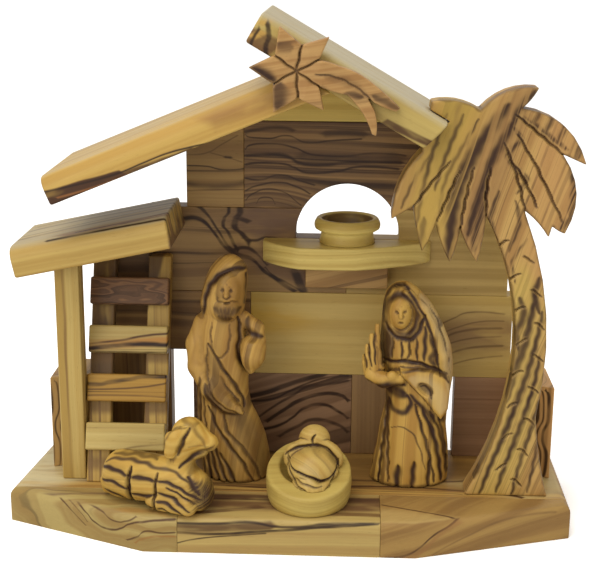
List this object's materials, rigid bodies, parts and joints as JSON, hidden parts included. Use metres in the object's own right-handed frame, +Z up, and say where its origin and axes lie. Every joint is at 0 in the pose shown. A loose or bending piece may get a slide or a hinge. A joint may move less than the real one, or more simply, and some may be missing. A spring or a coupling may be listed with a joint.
{
  "type": "nativity stable",
  "caption": "Wooden nativity stable: board wall under a gable roof with a star, lean-to with ladder, palm, carved figures round a manger, and a candle cup on a shelf in the arched window.",
  "frame": {"origin": "centre of the base's underside, half way between its side corners and between its front and back edges", "axes": "+X to the viewer's right, +Y from the open front to the back wall, +Z up"},
  "size_m": [0.25, 0.0878, 0.2267],
  "materials": {
    "pale_wood": "satin, oiled and sanded smooth",
    "golden_wood": "satin, oiled and sanded smooth",
    "tan_wood": "satin, oiled and sanded smooth",
    "brown_wood": "satin, oiled and sanded smooth",
    "dark_wood": "satin, oiled and sanded smooth"
  },
  "bodies": {
    "root": {"base_back_board": "pale_wood", "base_front_board_left": "pale_wood", "base_front_board_middle": "tan_wood", "base_front_board_right": "golden_wood", "wall_foot_board": "brown_wood", "wall_board_1_left": "dark_wood", "wall_board_1_middle": "tan_wood", "wall_board_1_right": "dark_wood", "wall_board_2_left": "brown_wood", "wall_board_2_right": "pale_wood", "wall_board_3_end": "brown_wood", "wall_board_3_left": "brown_wood", "wall_board_3_right": "pale_wood", "wall_board_4_left": "brown_wood", "wall_board_4_right": "dark_wood", "gable_board": "pale_wood", "roof_left": "pale_wood", "roof_right": "pale_wood", "star": "tan_wood", "leanto_roof": "tan_wood", "leanto_post": "pale_wood", "ladder_rail_left": "pale_wood", "ladder_rail_right": "pale_wood", "ladder_rung_1": "pale_wood", "ladder_rung_2": "golden_wood", "ladder_rung_3": "dark_wood", "ladder_rung_4": "dark_wood", "shelf": "pale_wood", "shelf_bracket": "tan_wood", "candle_cup": "pale_wood", "side_block_left": "brown_wood", "side_block_right": "brown_wood", "palm": "tan_wood", "man": "golden_wood", "woman": "golden_wood", "manger": "pale_wood", "child": "golden_wood", "sheep": "golden_wood"}
  },
  "joints": []
}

● ● ● ● ●

> [What the task asks] Find every line above that contains the word "joints", and return each one.

> [Worked answer]
List this object's materials, rigid bodies, parts and joints as JSON, hidden parts included. Use metres in the object's own right-handed frame, +Z up, and say where its origin and axes lie. Every joint is at 0 in the pose shown. A loose or bending piece may get a slide or a hinge. A joint may move less than the real one, or more simply, and some may be missing. A spring or a coupling may be listed with a joint.
  "joints": []